Montenegro clashes ahead of Orthodox leader's inauguration

Protesters clashed with police Saturday in the southern Montenegrin city of Cetinje as ethnic  tensions rose a day ahead of the inauguration of the new head of the Serbian Orthodox Church in the tiny Balkans nation.

Hundreds of protesters forced their way past police cordons on the outskirts of Cetinje and put up barricades blocking access to the historic city, once the royal capital, an AFP correspondent reported.

Demonstrators shouted “This is not Serbia!” and “Long live Montenegro!” on the main road linking Cetinje to the capital Podgorica. 

By Saturday evening, all roads into the city had been blocked.

Police and special forces were deployed around the monastery itself, but have not for the moment intervened.

Sunday’s enthronement of the new Metropolitan of Montenegro Joanikije has exacerbated ethnic tensions in this country, which broke away from Serbia in 2006.

Nearly a third of Montenegro’s 620,000 population identifies as Serb and some even refuse to acknowledge Montenegro’s independence.

While the Serbian Orthodox Church (SPC) is the dominant religion in Montenegro, critics accuse it of serving the interests of Belgrade.

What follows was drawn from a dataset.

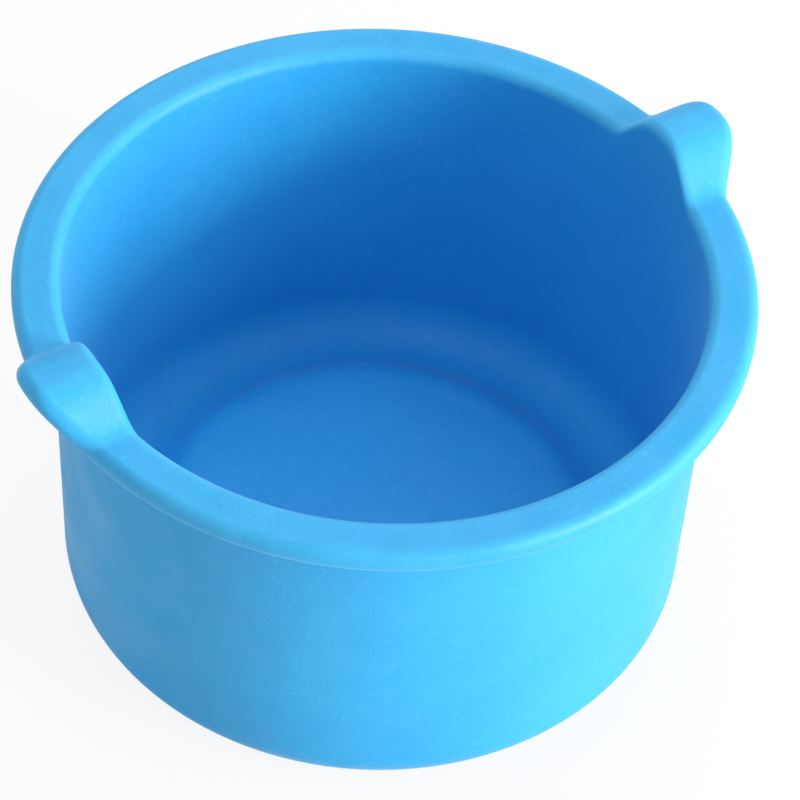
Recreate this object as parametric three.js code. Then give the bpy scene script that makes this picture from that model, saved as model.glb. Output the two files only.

The government that assumed power at the end of the 2020, is accused by its critics of being too close to the church.

Thousands protested last December when it amended a controversial law that had aimed to make hundreds of Serbian Orthodox monasteries Montenegrin state property.

Montenegro’s President Milo Djukanovic, whose party passed the original law, had been eager to curb the SPC’s clout in Montenegro and build up an independent Orthodox church.

But in August 2020 elections his Democratic Party of Socialists (DPS) lost — for the first time in three decades — to an opposition bloc led by SPC allies.

The latest protests were called by a number of organisations as well as the DPS.

President Djukanovic himself arrived at the city on Saturday evening, having earlier announced that he would join the protests against the ceremony.

Prime Minister Zdravko Krivokapic, who is close to the SPC, has accused Djukanovic of having deliberately stocked the recent tensions.

Metropolitan Joanikije was named to his new post in May, after the death of his predecessor Metropolitan Amfilohije from Covid-19. He had run the church in Montenegro since 1990.